Useful signals include long wait times between stages, repeated clarification questions, large batches of unfinished work, and recurring status meetings that do not unblock anything. Quantitative measures such as cycle time, lead time, throughput, and defect escape rate help validate where the biggest process issues sit.
High-Leverage Workflow Improvements
- Clarify entry and exit criteria for major stages so everyone knows when work is ready to move forward.
- Reduce work in progress to prevent context switching and unfinished tasks from piling up.
- Replace vague handoffs with shared artifacts such as concise briefs, annotated designs, and explicit acceptance criteria.
- Automate routine work including status updates, QA checks, and release notifications where possible.
- Shorten feedback loops by reviewing early drafts, prototypes, and incremental releases instead of waiting for big reveals.
- Make dependencies visible so the team can sequence work realistically.
Example
A SaaS team discovers that design handoff delays are pushing sprint commitments late. After mapping the workflow, the PM and design lead introduce a lightweight product brief, a weekly planning checkpoint, and clearer definitions of ready for engineering. The team does not add more process overall. It replaces repeated rework with a few structured decisions earlier in the workflow, which improves speed and predictability.
Common Mistakes
- Adding new tools or ceremonies before understanding the actual bottleneck.

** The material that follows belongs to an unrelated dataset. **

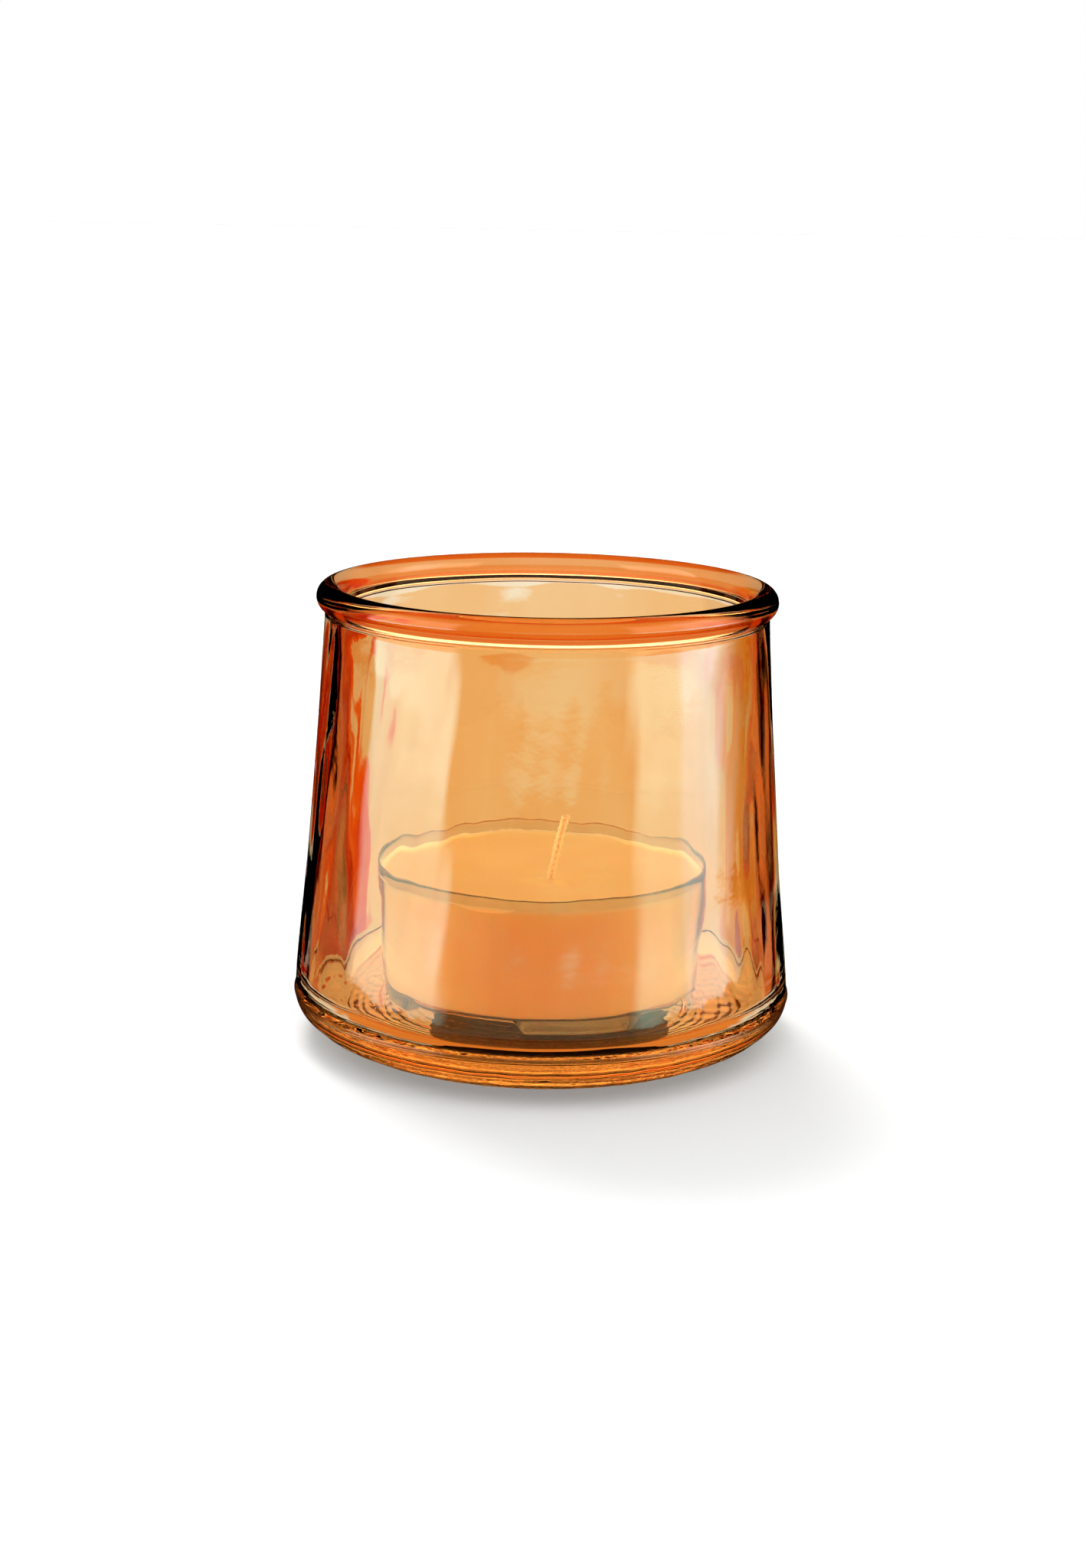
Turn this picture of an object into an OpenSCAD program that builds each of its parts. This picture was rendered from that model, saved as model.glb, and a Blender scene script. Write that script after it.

- Optimizing one function's workflow while creating friction for the rest of the team.
- Standardizing everything and removing healthy flexibility.
- Measuring speed without watching quality, learning, or customer impact.
- Letting temporary exceptions quietly become the default process.
Key Takeaways
Workflow optimization is effective when it reduces friction without burying the team in more process. Product managers should focus on the few changes that improve clarity, shorten feedback loops, and help the team deliver value with less wasted effort.